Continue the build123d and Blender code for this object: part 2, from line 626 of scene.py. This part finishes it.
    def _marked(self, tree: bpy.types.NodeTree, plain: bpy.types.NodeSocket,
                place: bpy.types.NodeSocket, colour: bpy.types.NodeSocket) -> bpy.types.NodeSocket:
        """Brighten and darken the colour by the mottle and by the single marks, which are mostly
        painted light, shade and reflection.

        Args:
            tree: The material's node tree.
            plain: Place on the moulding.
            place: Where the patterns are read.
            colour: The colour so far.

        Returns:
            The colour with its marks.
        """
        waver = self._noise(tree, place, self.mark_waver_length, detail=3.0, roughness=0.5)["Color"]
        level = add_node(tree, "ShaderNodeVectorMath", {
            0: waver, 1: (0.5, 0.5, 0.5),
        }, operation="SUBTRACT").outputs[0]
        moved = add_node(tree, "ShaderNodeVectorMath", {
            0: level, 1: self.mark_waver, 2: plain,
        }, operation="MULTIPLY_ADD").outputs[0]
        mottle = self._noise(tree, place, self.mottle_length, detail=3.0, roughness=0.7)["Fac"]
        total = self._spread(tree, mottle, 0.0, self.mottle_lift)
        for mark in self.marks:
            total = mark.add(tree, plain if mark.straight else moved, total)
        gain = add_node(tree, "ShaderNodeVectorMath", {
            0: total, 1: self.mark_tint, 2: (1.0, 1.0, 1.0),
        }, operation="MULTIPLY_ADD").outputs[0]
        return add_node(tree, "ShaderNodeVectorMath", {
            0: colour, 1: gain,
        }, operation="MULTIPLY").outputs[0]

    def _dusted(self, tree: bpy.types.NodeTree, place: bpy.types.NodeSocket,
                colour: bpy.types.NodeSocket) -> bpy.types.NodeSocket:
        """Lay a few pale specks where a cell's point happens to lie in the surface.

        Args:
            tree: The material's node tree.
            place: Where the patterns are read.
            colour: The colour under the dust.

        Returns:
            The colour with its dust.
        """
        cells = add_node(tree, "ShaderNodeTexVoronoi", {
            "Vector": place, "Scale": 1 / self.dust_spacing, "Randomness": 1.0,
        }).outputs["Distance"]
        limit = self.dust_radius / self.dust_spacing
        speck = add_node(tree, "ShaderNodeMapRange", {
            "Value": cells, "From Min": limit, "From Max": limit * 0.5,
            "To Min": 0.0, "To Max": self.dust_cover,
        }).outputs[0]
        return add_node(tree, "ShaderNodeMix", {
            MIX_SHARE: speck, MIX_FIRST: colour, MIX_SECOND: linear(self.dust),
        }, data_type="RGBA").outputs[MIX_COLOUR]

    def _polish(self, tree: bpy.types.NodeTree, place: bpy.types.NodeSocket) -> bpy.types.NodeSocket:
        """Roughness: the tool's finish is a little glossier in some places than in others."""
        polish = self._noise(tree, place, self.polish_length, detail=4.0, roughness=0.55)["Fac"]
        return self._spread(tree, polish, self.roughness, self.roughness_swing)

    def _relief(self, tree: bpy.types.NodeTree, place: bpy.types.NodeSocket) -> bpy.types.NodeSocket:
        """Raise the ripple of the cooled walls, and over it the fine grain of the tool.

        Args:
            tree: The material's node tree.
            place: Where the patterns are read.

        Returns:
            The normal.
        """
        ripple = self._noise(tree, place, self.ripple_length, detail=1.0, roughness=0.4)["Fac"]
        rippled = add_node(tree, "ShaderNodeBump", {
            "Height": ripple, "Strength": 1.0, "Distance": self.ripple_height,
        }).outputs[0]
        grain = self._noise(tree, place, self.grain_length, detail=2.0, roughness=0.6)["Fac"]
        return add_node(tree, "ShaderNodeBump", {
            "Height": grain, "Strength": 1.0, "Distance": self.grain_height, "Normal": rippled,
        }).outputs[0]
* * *
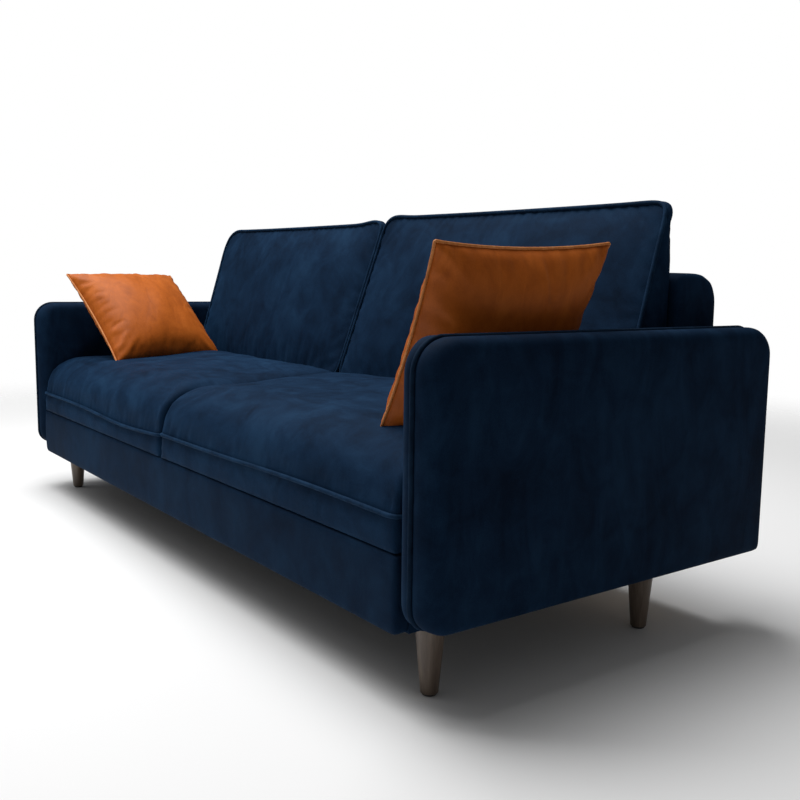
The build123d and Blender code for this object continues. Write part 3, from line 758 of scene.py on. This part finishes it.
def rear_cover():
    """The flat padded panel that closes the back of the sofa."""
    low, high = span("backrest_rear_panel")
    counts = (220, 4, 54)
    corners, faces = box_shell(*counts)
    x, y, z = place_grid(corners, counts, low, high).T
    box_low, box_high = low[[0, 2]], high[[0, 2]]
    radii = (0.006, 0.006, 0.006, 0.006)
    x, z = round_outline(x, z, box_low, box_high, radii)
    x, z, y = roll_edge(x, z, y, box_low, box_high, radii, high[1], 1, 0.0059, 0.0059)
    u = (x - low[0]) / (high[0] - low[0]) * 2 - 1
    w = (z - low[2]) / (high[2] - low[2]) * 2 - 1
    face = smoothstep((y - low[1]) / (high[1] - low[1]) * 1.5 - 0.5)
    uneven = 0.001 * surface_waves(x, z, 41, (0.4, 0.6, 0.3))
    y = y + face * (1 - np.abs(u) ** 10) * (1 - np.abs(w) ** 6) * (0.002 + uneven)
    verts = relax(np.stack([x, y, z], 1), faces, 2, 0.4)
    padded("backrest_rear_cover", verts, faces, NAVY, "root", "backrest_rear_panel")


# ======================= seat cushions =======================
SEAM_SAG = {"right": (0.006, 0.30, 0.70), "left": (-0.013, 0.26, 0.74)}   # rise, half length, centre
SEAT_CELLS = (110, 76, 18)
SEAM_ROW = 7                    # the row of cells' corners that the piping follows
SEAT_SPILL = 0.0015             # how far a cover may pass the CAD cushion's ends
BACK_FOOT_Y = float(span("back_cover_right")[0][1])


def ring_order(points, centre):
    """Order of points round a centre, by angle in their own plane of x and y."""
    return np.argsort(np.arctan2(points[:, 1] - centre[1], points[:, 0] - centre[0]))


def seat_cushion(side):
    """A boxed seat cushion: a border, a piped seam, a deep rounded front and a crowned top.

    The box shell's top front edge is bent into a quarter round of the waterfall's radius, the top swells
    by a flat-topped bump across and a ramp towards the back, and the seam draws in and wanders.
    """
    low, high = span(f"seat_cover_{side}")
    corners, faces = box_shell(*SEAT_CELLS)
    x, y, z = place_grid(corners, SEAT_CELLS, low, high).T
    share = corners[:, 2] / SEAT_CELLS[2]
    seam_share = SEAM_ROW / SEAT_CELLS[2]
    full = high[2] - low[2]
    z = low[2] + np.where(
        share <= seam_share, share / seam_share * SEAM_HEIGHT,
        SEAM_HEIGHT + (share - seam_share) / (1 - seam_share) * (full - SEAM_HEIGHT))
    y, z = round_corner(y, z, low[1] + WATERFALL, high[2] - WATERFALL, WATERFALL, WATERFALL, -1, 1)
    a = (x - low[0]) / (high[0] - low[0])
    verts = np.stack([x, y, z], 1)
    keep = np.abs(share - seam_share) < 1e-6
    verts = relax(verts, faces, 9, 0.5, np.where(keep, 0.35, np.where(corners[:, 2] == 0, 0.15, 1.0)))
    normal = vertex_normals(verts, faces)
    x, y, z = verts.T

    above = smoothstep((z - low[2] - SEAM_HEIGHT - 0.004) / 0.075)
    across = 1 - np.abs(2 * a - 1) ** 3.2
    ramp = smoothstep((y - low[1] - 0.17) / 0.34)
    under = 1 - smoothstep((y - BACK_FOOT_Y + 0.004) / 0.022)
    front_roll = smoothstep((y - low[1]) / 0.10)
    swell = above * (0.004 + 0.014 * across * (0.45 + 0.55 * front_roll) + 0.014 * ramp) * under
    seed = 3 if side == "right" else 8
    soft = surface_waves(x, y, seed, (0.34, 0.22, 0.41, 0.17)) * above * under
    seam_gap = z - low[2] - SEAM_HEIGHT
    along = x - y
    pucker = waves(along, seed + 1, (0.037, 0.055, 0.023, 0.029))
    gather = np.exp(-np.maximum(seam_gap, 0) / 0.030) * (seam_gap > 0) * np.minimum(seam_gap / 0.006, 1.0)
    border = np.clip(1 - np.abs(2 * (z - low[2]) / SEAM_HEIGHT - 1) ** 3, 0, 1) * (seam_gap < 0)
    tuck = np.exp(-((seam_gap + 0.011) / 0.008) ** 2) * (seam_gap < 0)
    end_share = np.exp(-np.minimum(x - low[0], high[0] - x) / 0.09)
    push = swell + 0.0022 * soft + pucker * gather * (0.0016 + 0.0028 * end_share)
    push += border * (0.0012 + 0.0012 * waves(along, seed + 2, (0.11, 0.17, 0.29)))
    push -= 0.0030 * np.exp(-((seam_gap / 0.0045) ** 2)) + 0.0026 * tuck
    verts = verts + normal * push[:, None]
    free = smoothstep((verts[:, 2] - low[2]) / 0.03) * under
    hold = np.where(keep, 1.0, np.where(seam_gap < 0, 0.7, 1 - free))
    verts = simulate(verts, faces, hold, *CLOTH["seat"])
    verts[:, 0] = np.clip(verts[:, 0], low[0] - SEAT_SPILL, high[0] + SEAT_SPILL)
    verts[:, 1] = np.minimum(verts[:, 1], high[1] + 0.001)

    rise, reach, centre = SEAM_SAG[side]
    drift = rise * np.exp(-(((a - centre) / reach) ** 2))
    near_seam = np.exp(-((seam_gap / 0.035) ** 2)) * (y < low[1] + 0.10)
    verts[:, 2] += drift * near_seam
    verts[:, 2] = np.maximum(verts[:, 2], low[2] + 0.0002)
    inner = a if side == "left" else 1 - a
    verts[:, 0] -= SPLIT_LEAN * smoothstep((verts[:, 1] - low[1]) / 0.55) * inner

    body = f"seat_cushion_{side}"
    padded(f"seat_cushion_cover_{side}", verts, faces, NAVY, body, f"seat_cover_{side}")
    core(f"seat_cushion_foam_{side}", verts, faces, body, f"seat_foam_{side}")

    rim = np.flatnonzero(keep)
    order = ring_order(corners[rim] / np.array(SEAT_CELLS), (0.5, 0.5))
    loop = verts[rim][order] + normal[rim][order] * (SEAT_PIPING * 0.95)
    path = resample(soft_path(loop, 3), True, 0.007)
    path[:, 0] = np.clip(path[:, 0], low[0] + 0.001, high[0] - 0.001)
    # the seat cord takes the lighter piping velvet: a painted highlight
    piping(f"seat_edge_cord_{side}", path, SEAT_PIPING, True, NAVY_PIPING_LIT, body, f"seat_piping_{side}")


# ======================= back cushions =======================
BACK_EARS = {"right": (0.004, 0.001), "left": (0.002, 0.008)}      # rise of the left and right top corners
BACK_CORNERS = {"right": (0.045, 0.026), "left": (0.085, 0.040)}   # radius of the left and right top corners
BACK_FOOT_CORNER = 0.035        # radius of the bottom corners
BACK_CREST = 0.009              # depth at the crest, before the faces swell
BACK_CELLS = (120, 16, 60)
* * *
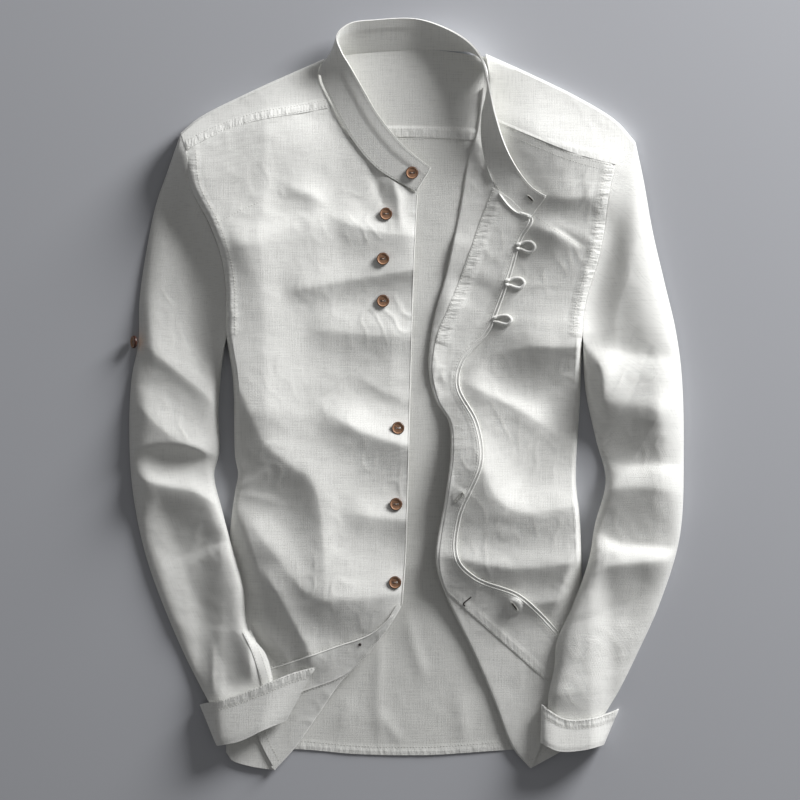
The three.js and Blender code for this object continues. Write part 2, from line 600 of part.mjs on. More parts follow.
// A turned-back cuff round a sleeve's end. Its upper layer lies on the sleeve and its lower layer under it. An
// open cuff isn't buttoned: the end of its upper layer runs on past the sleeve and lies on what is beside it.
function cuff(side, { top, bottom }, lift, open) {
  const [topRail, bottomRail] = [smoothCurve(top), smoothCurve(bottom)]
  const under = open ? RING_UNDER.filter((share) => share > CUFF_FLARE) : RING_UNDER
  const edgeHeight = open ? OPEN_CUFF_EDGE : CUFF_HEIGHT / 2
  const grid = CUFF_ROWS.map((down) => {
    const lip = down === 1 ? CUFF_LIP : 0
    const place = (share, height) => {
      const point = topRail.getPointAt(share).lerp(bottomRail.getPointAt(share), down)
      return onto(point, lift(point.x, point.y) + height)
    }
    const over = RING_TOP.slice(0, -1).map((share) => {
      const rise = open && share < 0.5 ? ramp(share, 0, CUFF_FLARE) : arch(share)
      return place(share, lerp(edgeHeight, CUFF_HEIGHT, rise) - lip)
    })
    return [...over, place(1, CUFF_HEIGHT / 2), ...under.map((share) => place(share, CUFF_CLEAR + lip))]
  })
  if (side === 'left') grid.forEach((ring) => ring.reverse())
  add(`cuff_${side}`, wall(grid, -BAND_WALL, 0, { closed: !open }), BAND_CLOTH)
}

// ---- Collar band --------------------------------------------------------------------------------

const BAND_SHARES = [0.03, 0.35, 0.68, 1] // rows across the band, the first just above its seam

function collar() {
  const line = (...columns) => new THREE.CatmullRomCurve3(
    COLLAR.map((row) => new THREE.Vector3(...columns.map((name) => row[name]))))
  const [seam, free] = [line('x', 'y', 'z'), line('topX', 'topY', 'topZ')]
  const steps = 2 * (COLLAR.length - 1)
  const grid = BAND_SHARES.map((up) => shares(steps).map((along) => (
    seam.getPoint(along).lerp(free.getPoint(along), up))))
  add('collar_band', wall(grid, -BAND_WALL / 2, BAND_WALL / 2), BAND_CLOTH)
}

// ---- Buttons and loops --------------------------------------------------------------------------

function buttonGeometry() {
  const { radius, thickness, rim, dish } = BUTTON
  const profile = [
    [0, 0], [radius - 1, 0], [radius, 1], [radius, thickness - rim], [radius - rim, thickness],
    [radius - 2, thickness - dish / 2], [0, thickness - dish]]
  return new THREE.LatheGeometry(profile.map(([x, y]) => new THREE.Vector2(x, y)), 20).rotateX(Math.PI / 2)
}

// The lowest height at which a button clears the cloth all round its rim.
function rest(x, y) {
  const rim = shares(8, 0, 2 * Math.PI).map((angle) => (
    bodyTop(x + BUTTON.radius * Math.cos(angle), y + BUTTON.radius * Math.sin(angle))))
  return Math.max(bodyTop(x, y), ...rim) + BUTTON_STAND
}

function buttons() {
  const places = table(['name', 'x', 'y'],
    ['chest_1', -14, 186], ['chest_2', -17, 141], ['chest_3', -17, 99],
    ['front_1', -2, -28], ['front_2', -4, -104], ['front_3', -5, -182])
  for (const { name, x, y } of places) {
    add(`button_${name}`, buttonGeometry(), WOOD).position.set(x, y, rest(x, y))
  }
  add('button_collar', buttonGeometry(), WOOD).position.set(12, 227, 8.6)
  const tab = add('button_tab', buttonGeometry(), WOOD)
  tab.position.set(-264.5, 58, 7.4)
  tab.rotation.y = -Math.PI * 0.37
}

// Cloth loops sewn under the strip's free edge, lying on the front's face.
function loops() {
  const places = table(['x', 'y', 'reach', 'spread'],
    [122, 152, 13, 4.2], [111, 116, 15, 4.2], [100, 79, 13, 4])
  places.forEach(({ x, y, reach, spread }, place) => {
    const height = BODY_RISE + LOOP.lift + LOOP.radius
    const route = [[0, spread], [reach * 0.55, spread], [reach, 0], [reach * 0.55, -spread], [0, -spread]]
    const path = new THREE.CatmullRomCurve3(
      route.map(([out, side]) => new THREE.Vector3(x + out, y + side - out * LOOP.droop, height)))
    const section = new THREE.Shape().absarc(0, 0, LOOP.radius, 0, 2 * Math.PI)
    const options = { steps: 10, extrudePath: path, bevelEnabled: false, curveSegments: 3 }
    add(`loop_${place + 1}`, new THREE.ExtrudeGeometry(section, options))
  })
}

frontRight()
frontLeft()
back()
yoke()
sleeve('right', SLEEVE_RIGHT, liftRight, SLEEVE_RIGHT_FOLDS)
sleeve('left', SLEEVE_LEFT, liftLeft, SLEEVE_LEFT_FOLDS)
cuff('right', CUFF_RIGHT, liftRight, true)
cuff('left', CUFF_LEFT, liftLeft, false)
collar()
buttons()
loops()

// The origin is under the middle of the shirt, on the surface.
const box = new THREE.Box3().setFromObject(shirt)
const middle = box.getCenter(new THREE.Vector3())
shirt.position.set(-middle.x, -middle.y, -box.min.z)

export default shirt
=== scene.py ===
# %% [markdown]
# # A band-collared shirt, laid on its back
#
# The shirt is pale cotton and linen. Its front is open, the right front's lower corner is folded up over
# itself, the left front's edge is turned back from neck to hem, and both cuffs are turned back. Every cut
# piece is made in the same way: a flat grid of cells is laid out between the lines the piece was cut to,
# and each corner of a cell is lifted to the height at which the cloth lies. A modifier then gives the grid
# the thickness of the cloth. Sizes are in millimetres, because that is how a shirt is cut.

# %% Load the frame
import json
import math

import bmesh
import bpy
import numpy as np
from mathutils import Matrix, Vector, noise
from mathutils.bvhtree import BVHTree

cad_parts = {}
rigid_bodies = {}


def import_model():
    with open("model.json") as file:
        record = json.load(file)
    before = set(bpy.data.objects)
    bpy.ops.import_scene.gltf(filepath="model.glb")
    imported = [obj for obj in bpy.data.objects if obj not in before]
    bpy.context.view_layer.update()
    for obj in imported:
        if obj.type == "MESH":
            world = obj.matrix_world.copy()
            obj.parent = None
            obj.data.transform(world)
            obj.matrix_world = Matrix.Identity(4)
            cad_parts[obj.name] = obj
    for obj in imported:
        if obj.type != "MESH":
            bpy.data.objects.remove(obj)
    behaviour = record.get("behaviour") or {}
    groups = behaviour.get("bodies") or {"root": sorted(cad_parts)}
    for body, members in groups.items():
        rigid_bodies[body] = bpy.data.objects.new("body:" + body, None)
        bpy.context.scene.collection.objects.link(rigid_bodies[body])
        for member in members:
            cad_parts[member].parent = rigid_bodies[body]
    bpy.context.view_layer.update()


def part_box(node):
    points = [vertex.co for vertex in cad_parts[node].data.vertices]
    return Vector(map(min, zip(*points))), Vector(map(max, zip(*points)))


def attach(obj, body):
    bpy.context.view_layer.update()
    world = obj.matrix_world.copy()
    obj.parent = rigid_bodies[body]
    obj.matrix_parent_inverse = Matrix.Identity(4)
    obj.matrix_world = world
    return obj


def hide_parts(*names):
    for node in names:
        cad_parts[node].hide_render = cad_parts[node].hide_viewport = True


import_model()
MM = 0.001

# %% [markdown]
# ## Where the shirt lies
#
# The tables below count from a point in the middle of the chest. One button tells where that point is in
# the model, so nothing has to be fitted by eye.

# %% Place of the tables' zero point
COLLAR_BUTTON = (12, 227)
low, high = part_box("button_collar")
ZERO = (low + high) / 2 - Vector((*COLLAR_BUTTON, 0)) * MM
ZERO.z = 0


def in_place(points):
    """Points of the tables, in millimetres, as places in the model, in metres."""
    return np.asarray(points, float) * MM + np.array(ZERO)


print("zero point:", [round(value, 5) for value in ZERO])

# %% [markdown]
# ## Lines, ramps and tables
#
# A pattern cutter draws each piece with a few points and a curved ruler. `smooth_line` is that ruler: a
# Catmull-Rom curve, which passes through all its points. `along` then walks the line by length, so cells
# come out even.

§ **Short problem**
Look back at the data above. Transcribe exactly the lines starting at the line that contains "Continue the build123d" and ending at the line that contains "in the surface.".

§ **Answer to the task**
Continue the build123d and Blender code for this object: part 2, from line 626 of scene.py. This part finishes it.
    def _marked(self, tree: bpy.types.NodeTree, plain: bpy.types.NodeSocket,
                place: bpy.types.NodeSocket, colour: bpy.types.NodeSocket) -> bpy.types.NodeSocket:
        """Brighten and darken the colour by the mottle and by the single marks, which are mostly
        painted light, shade and reflection.

        Args:
            tree: The material's node tree.
            plain: Place on the moulding.
            place: Where the patterns are read.
            colour: The colour so far.

        Returns:
            The colour with its marks.
        """
        waver = self._noise(tree, place, self.mark_waver_length, detail=3.0, roughness=0.5)["Color"]
        level = add_node(tree, "ShaderNodeVectorMath", {
            0: waver, 1: (0.5, 0.5, 0.5),
        }, operation="SUBTRACT").outputs[0]
        moved = add_node(tree, "ShaderNodeVectorMath", {
            0: level, 1: self.mark_waver, 2: plain,
        }, operation="MULTIPLY_ADD").outputs[0]
        mottle = self._noise(tree, place, self.mottle_length, detail=3.0, roughness=0.7)["Fac"]
        total = self._spread(tree, mottle, 0.0, self.mottle_lift)
        for mark in self.marks:
            total = mark.add(tree, plain if mark.straight else moved, total)
        gain = add_node(tree, "ShaderNodeVectorMath", {
            0: total, 1: self.mark_tint, 2: (1.0, 1.0, 1.0),
        }, operation="MULTIPLY_ADD").outputs[0]
        return add_node(tree, "ShaderNodeVectorMath", {
            0: colour, 1: gain,
        }, operation="MULTIPLY").outputs[0]

    def _dusted(self, tree: bpy.types.NodeTree, place: bpy.types.NodeSocket,
                colour: bpy.types.NodeSocket) -> bpy.types.NodeSocket:
        """Lay a few pale specks where a cell's point happens to lie in the surface.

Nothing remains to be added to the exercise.